### WORK TO COMPLETE
Extract the lines between the ones holding "make_woven_mat(mat_parts)" and "for corner in", inclusive, exactly as written and nothing more.

### DATASET SECTION

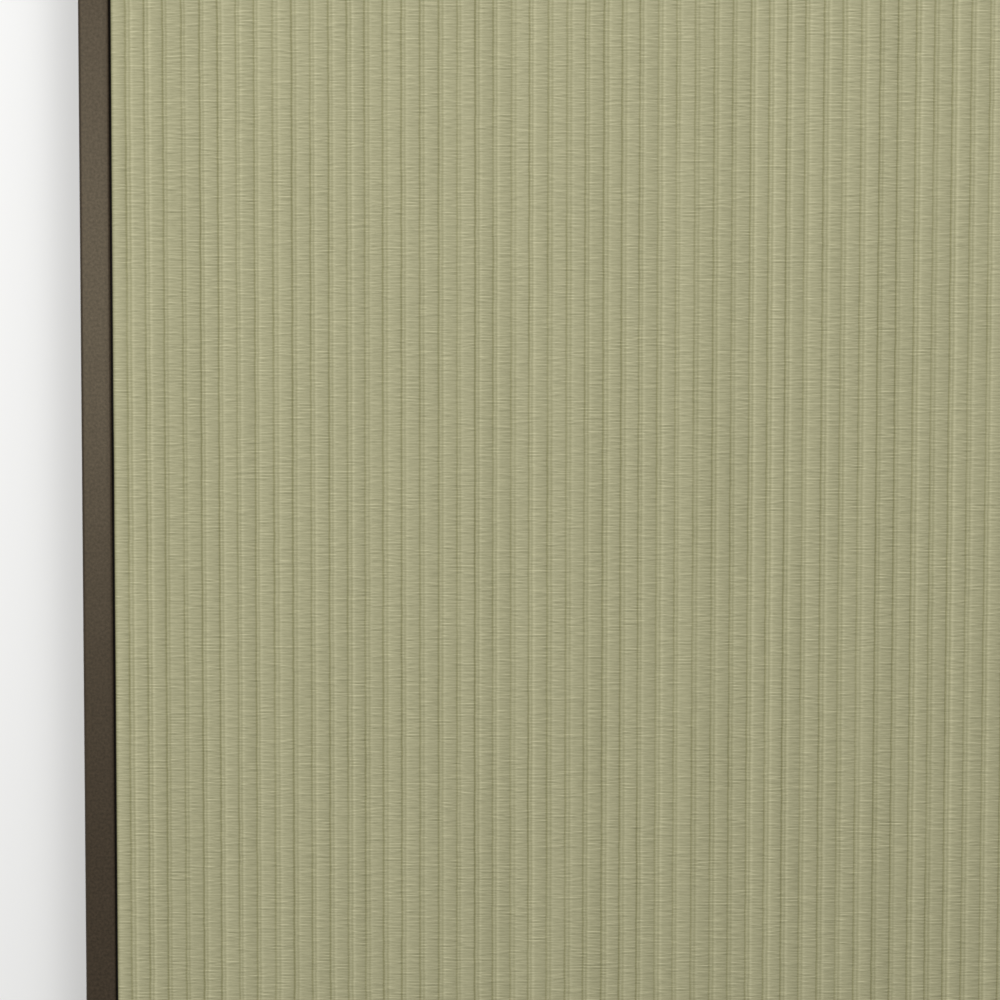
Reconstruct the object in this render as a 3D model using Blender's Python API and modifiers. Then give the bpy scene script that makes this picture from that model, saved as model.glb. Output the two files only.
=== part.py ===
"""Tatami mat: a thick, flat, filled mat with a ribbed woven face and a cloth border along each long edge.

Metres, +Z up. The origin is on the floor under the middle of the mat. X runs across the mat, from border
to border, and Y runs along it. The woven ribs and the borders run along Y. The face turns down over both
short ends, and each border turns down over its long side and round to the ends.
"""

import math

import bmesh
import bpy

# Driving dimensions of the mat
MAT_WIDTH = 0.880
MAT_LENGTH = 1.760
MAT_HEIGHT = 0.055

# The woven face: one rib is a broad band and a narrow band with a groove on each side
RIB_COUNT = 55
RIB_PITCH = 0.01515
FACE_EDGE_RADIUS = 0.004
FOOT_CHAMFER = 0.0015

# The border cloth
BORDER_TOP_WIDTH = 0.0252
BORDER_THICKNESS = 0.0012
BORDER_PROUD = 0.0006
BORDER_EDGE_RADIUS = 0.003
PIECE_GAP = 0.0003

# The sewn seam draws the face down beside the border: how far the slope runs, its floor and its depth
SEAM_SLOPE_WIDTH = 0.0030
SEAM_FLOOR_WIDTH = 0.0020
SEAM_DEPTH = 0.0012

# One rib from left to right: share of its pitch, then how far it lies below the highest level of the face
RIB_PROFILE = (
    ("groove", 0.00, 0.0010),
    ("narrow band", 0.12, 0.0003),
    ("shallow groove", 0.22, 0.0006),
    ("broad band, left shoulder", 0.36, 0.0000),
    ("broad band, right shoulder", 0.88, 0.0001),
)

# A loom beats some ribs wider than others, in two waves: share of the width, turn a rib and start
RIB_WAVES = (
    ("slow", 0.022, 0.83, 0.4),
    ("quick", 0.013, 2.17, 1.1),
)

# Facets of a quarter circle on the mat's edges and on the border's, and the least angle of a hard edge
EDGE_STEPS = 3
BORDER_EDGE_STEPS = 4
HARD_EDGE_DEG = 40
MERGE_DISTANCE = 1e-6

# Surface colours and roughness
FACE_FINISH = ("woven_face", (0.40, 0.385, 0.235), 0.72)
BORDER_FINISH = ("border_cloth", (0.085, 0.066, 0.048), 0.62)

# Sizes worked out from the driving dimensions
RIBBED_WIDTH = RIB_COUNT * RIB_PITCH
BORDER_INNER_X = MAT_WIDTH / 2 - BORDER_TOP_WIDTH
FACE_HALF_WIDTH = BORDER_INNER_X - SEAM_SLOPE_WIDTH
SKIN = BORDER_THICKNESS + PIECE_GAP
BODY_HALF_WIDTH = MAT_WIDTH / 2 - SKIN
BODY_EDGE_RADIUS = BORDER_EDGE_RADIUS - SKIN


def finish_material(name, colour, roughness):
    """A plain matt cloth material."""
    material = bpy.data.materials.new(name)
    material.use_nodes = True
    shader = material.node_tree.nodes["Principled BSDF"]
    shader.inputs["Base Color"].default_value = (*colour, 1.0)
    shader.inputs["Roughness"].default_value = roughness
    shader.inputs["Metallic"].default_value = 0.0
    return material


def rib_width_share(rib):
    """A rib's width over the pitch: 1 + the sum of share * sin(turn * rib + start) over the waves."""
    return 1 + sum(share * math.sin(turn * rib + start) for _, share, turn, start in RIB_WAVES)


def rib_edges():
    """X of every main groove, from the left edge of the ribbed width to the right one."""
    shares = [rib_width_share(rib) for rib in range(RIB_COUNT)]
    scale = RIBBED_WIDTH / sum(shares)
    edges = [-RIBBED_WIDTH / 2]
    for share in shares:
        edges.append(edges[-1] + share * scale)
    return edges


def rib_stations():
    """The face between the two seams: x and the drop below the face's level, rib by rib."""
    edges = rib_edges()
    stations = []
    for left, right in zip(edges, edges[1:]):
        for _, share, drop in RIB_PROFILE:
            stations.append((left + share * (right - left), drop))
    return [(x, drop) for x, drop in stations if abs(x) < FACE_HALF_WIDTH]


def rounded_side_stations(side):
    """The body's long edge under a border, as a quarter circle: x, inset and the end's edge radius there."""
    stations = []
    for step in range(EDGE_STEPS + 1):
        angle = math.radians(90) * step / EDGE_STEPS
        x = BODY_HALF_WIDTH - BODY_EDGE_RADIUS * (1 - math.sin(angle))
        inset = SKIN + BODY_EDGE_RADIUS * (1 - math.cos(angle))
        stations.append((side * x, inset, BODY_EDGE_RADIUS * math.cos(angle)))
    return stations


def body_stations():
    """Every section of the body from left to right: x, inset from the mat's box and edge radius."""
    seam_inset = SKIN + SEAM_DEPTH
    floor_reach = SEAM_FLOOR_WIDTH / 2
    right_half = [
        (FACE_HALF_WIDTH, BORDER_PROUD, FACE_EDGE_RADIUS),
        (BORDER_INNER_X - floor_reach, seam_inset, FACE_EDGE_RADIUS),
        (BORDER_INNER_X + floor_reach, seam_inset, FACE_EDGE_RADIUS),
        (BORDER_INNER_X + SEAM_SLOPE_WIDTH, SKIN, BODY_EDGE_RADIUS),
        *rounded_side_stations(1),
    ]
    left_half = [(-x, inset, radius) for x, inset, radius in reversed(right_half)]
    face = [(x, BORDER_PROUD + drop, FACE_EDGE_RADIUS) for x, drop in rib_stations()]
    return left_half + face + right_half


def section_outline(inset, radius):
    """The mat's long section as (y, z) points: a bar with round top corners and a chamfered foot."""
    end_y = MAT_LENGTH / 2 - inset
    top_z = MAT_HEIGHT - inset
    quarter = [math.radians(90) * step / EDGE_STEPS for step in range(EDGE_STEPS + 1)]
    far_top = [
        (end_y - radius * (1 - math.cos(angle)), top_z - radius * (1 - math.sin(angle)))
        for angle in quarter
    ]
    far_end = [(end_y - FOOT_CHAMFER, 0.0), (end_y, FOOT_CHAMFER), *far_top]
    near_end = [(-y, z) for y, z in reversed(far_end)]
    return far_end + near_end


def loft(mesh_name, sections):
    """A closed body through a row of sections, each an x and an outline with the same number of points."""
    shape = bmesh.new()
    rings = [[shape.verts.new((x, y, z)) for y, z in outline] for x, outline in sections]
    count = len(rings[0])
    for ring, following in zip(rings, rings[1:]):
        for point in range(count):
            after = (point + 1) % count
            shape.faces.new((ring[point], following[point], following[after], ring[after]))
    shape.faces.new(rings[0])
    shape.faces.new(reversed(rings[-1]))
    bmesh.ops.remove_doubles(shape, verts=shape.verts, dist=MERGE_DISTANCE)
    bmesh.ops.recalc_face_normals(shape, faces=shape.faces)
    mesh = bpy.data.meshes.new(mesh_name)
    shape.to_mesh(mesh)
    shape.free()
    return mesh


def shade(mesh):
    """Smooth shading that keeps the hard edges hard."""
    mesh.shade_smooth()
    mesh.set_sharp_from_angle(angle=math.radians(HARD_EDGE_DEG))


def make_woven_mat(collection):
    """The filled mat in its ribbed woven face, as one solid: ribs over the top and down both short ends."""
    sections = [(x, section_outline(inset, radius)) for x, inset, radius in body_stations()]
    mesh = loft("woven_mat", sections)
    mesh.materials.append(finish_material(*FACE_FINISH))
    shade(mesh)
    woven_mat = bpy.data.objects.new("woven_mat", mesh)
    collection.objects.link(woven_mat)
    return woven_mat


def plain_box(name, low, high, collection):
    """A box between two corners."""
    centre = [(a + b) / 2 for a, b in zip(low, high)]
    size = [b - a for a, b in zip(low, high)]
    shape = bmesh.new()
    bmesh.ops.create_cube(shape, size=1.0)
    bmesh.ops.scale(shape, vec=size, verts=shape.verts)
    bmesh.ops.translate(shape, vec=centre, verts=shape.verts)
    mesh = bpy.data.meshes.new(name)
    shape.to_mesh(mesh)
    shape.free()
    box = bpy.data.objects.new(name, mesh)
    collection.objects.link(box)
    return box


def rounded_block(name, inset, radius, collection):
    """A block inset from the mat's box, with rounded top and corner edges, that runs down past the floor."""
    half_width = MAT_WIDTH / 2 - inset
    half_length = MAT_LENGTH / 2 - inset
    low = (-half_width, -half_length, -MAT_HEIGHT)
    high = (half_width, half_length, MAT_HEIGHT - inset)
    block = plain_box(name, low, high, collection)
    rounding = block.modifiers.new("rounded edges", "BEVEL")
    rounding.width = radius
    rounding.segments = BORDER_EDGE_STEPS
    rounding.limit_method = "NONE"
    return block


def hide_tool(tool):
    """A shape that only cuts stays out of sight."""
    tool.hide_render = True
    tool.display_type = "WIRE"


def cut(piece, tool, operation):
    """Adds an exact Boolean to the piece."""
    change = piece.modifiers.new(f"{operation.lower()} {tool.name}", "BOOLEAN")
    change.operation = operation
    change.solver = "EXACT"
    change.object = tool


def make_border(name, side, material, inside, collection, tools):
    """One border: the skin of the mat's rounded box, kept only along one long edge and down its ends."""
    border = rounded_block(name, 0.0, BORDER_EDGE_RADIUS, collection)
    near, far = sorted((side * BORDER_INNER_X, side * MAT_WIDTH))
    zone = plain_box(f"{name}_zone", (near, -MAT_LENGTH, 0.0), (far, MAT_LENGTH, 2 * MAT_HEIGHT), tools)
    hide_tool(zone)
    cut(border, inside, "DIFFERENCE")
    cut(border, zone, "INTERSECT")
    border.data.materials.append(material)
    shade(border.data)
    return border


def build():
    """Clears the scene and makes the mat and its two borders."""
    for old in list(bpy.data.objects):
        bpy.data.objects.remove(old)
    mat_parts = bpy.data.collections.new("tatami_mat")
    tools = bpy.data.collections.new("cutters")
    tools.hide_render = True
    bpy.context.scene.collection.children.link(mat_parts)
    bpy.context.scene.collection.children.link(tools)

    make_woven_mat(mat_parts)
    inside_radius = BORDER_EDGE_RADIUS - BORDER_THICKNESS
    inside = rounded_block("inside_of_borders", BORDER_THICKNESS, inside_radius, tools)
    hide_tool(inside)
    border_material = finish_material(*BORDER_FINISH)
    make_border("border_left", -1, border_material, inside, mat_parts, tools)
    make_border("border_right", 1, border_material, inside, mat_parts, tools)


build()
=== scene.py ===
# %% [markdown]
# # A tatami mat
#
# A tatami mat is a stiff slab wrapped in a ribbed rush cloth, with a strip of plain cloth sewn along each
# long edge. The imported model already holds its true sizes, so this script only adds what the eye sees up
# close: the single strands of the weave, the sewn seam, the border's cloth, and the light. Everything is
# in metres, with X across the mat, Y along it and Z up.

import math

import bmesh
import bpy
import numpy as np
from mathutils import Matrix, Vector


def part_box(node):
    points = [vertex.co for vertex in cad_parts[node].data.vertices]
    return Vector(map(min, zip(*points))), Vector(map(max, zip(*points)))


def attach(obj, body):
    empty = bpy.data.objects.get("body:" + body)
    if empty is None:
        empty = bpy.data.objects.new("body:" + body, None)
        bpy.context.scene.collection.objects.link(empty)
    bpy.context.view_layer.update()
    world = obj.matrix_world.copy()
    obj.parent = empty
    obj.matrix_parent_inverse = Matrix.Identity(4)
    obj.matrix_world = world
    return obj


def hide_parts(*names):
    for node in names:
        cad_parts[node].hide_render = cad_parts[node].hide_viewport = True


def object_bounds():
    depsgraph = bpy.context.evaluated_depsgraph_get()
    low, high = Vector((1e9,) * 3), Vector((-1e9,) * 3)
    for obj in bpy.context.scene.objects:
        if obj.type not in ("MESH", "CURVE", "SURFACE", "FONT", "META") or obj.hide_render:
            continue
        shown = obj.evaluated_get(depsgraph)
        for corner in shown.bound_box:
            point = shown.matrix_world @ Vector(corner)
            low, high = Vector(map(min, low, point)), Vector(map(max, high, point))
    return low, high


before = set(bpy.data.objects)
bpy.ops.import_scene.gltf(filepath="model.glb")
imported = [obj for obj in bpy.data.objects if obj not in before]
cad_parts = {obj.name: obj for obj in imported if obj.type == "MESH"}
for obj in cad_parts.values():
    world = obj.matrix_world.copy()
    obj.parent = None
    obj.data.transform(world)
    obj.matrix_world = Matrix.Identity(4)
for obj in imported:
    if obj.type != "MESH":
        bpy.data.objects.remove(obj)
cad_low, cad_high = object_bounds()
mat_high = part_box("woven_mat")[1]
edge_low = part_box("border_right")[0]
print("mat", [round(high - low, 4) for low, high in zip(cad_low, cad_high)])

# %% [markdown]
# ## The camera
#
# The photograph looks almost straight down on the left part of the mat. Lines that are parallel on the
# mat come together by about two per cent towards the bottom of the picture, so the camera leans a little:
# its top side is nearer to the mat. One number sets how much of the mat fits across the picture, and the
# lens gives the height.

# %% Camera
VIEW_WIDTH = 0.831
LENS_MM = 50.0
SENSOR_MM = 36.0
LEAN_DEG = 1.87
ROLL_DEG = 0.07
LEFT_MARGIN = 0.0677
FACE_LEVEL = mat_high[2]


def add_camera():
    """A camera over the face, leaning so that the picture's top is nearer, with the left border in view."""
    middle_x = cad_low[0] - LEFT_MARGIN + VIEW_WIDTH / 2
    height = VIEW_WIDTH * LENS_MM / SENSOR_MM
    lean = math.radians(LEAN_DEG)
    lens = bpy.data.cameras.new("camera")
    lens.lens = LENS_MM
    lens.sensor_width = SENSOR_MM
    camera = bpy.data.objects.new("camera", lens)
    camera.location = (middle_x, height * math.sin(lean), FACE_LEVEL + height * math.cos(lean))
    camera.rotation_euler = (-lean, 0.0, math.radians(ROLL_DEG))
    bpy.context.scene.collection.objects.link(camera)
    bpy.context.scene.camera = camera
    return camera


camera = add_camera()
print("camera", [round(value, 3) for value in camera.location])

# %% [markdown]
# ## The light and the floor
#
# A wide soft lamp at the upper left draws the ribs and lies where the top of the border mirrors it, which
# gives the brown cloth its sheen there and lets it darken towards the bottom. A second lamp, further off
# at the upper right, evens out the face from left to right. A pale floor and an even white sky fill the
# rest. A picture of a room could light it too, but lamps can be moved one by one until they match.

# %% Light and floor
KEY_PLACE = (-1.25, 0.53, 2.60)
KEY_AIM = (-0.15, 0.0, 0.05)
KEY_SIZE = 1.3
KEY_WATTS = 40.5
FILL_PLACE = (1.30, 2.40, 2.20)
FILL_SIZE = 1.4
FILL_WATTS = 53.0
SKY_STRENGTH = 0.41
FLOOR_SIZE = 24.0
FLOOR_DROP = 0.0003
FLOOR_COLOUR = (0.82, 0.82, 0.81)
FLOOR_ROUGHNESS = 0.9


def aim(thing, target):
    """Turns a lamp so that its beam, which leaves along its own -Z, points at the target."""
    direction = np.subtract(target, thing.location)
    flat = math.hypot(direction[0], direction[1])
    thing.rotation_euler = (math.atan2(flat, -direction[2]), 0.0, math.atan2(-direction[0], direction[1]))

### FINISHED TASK
    make_woven_mat(mat_parts)
    inside_radius = BORDER_EDGE_RADIUS - BORDER_THICKNESS
    inside = rounded_block("inside_of_borders", BORDER_THICKNESS, inside_radius, tools)
    hide_tool(inside)
    border_material = finish_material(*BORDER_FINISH)
    make_border("border_left", -1, border_material, inside, mat_parts, tools)
    make_border("border_right", 1, border_material, inside, mat_parts, tools)


build()
=== scene.py ===
# %% [markdown]
# # A tatami mat
#
# A tatami mat is a stiff slab wrapped in a ribbed rush cloth, with a strip of plain cloth sewn along each
# long edge. The imported model already holds its true sizes, so this script only adds what the eye sees up
# close: the single strands of the weave, the sewn seam, the border's cloth, and the light. Everything is
# in metres, with X across the mat, Y along it and Z up.

import math

import bmesh
import bpy
import numpy as np
from mathutils import Matrix, Vector


def part_box(node):
    points = [vertex.co for vertex in cad_parts[node].data.vertices]
    return Vector(map(min, zip(*points))), Vector(map(max, zip(*points)))


def attach(obj, body):
    empty = bpy.data.objects.get("body:" + body)
    if empty is None:
        empty = bpy.data.objects.new("body:" + body, None)
        bpy.context.scene.collection.objects.link(empty)
    bpy.context.view_layer.update()
    world = obj.matrix_world.copy()
    obj.parent = empty
    obj.matrix_parent_inverse = Matrix.Identity(4)
    obj.matrix_world = world
    return obj


def hide_parts(*names):
    for node in names:
        cad_parts[node].hide_render = cad_parts[node].hide_viewport = True


def object_bounds():
    depsgraph = bpy.context.evaluated_depsgraph_get()
    low, high = Vector((1e9,) * 3), Vector((-1e9,) * 3)
    for obj in bpy.context.scene.objects:
        if obj.type not in ("MESH", "CURVE", "SURFACE", "FONT", "META") or obj.hide_render:
            continue
        shown = obj.evaluated_get(depsgraph)
        for corner in shown.bound_box:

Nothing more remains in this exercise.